In June 2002, heads of state from Ukraine, Russia, and Germany, agreed to develop an international consortium called the OOO (Russian abbreviation for a Limited Liability Company) International Consortium for the Management and Development of the Gas Transport Network to manage and upgrade Ukraines natural gas distribution infrastructure. In October 2002, Ukrainian and Russian state-owned oil and gas concerns, Naftogaz Ukrainy and Gazprom, signed preliminary agreements, and in January 2003, the new company was registered in Kiev, with each company holding 50 percent.

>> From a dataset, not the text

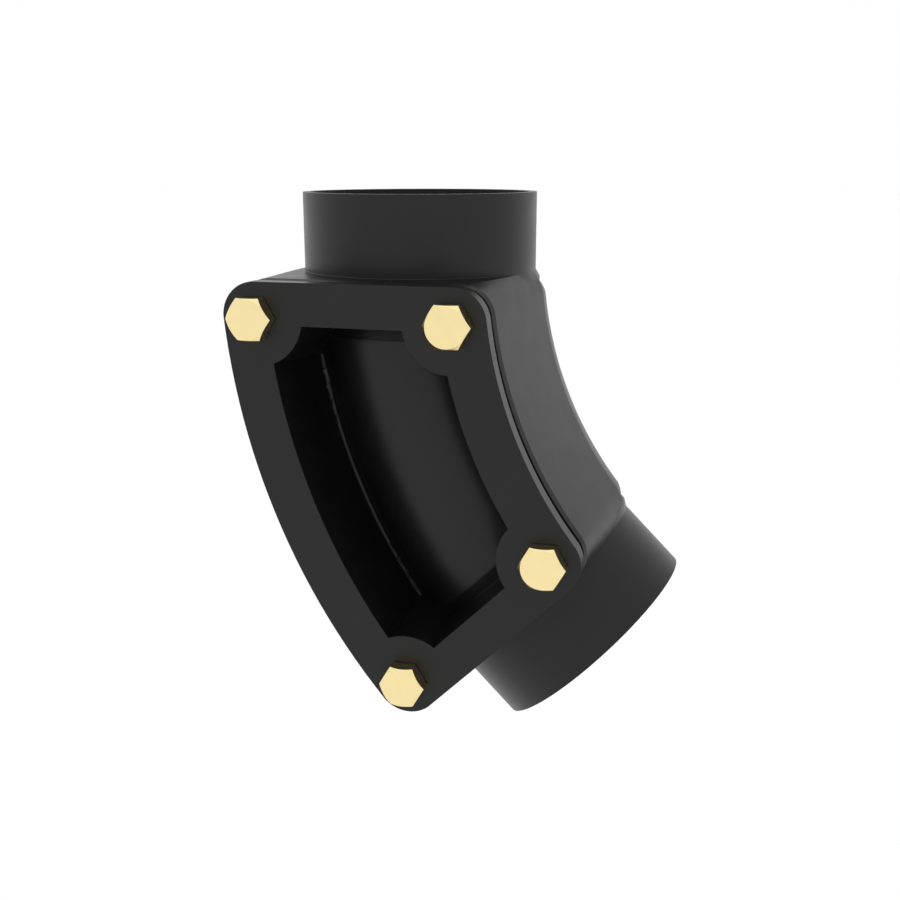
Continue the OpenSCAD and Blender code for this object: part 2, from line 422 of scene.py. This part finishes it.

The partners are still considering several proposals for the structure and membership of the Naftogaz Ukrainy/Gazprom consortium. Germanys Ruhrgas has been present at the consortiums negotiations, but its role remains unclear. Several other parties have shown interest in the consortium, including Gaz de France and the EBRD.Ukraine has also suggested inviting other Caspian Sea region producers Turkmenistan, Kazakhstan, and Azerbaijan to participate.


Ukrainian-Russian Joint-Venture

In February 2006, a Ukrainian-Russian joint-venture will begin construction of the first stage of a natural gas pipeline that will increase Ukraines transport levels to Western Europe. The joint venture was formed in 2004 between Naftogaz Ukrainy and Gazprom. The construction of the $2.2-$2.8 billion pipeline from Uzhorod to Novopskov on the border with Slovakia will be completed by 2009. Construction of the initial section of the pipeline was postponed from 2005 to February 2006 and will take approximately two years to complete. The completed pipeline will have a capacity of roughly 670 Bcf per year and will permit a 25 percent increase in the flow of Russian natural gas to Europe. Ukraine is guaranteeing a zero tax rate on gas flows through the pipeline until the joint venture receives a positive return on investment.
The joint venture also has plans to construct a new pipeline from Alexsandrov Gay on the Russian portion of the Central Asia Center system to Novopskov in eastern Ukraine. This will aid in the transit of Turkmen natural gas to Ukraine.